Individualized curriculum for students is important, but as important is the individualized professional learning for teachers.

We have the ability to grow and enhance our skills by targeted, individualized and specific professional learning. This can come in a variety of ways, but I believe that the use of technology can greatly enhance the learning opportunities for all educators. We want our students to grow each and everyday in our classroom. As teachers we also want to grow and get better at what we do in our classroom. I believe that we are moving in the right direction in starting to move away from "one size fits all" regarding teacher professional learning. We need to continue to personalize our continuous improvement opportunities for all teachers. We work extremely hard in meeting the needs of our individual students and in doing so we must work just as hard at providing what we need as teachers as part of our lifelong-learning process.


Hands on problem-based and project-based learning are essential to develop decision-making and leadership skills.

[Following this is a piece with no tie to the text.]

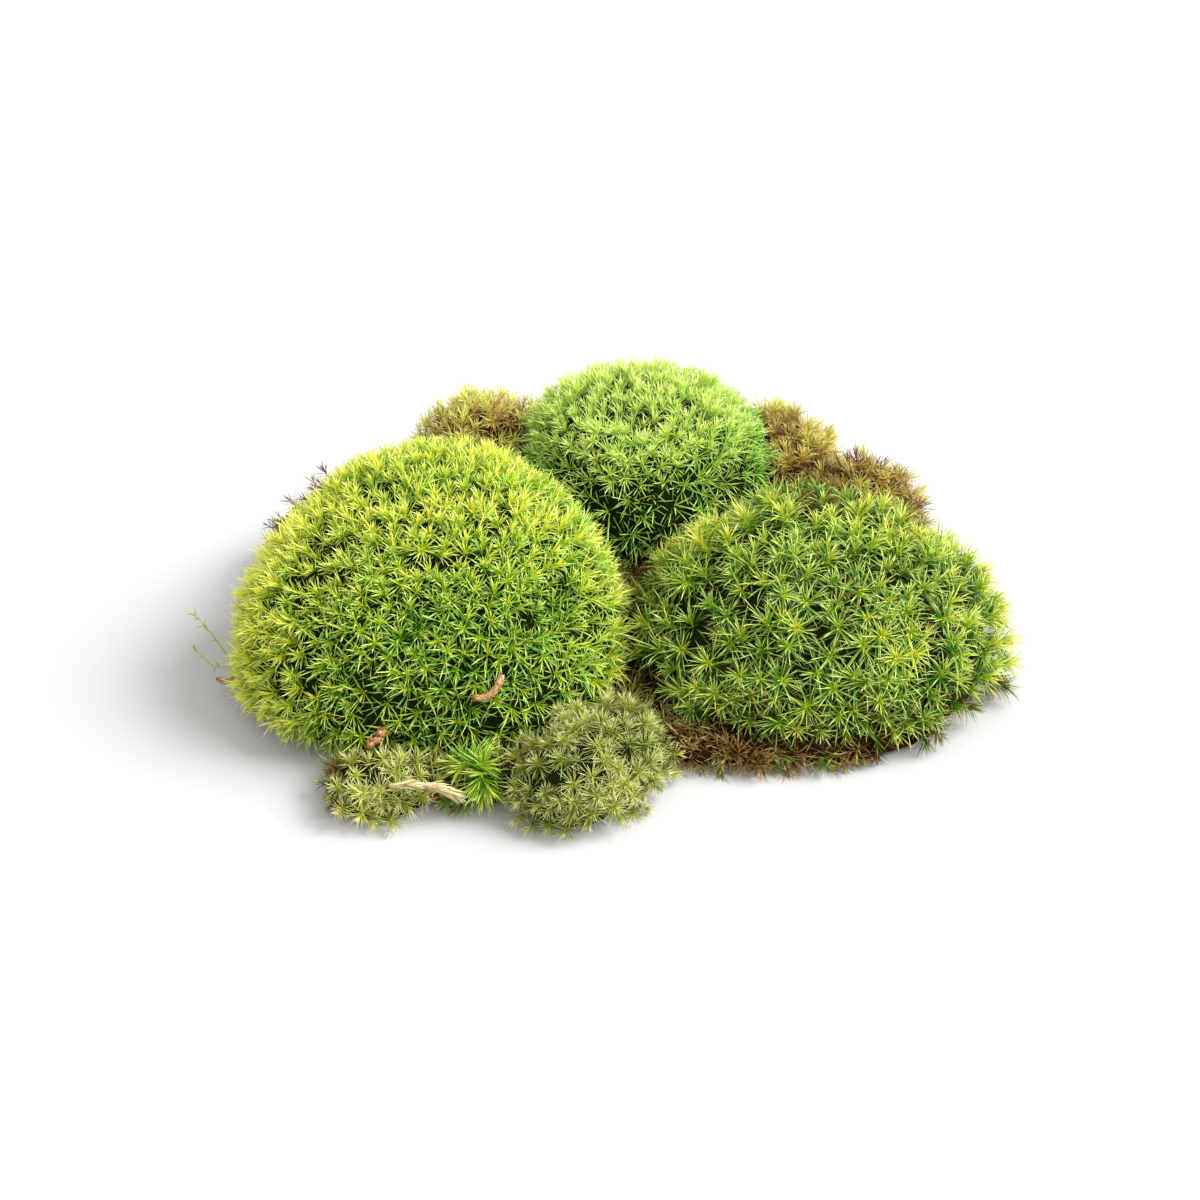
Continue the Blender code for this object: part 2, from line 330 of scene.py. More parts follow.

I love the quote from a colleague of mine, "Students learn best from their fingertips backward." When students are working with hands-on projects, they are engaged, active and excited about learning! Problem-based and project-based learning are the hallmarks of Career and Technical Education. CTE provides students time and space to truly apply their knowledge. Critical thinking skills and leadership skills are prevalent in this type of learning environment because it is standards-based learning and truly mastery learning at its best!

The views expressed on this site are the author's own and do not necessarily reflect those of the Pearson Foundation.


Paul Galbenski is the Dean at the Oakland Schools Technical Campus Northwest. Prior to his new position in the fall of 2012, Paul was a Business, Management, Marketing, & Technology teacher at the Oakland Schools Technical Campus Southeast. He is the co-founder of America’s Marketing High School. America’s Marketing High School (AMHS) is a national educational leader in providing FREE online business and marketing curricula. Coursework includes a capstone project based on America’s grandest marketing & advertising event, the Super Bowl.
Paul is a graduate of Central Michigan University. He earned his Bachelor of Arts degree in Speech/Broadcasting and Marketing along with his teaching certificate in 1989. He earned his Master of Arts degree in 1992 in Interpersonal and Public Communication while teaching as a graduate assistant at CMU.

In 2011, Paul was named Michigan Teacher of the Year by the Michigan Department of Education. He is the first Career and Technical Education Teacher to earn this prestigious award. During the 2008-2009 school year, he was the recipient of the Wells F. Cook Master Teacher of Secondary Business Education Award presented by the Michigan Business Education Association (MBEA). Also during the 2008-2009 school year, Paul earned a Japan Fulbright Memorial Teacher Fund Scholarship.
Paul has been very active with student organizations and athletics outside of the classroom. He is an advisor for the Global Trade Mission and an advisor for the Skills USA Championships as well as a committee member for the National Technical Honor Society at OSTC-SE. Paul’s students also participate in several capstone community service marketing projects that benefit the Muscular Dystrophy Association.
Paul has spent the last 21 years as a high school basketball coach. He led his teams to several league championships and earned numerous Coach of the Year Awards. Paul is the founder of the Knights Basketball Coaching Academy, training over 1,200 coaches on the fundamentals of basketball and how to establish a positive basketball program for our youth.  All proceeds benefit Coaches vs. Cancer.

Paul has extensive experience in utilizing technology to facilitate learning within his classroom. This facilitated approach to learning has allowed his students to earn national certifications and certificates in the Informational Technology and Business arenas. Paul is a member of many professional organizations and he has extensive experience as a conference presenter and provider of professional development for teachers on a local, state and national level.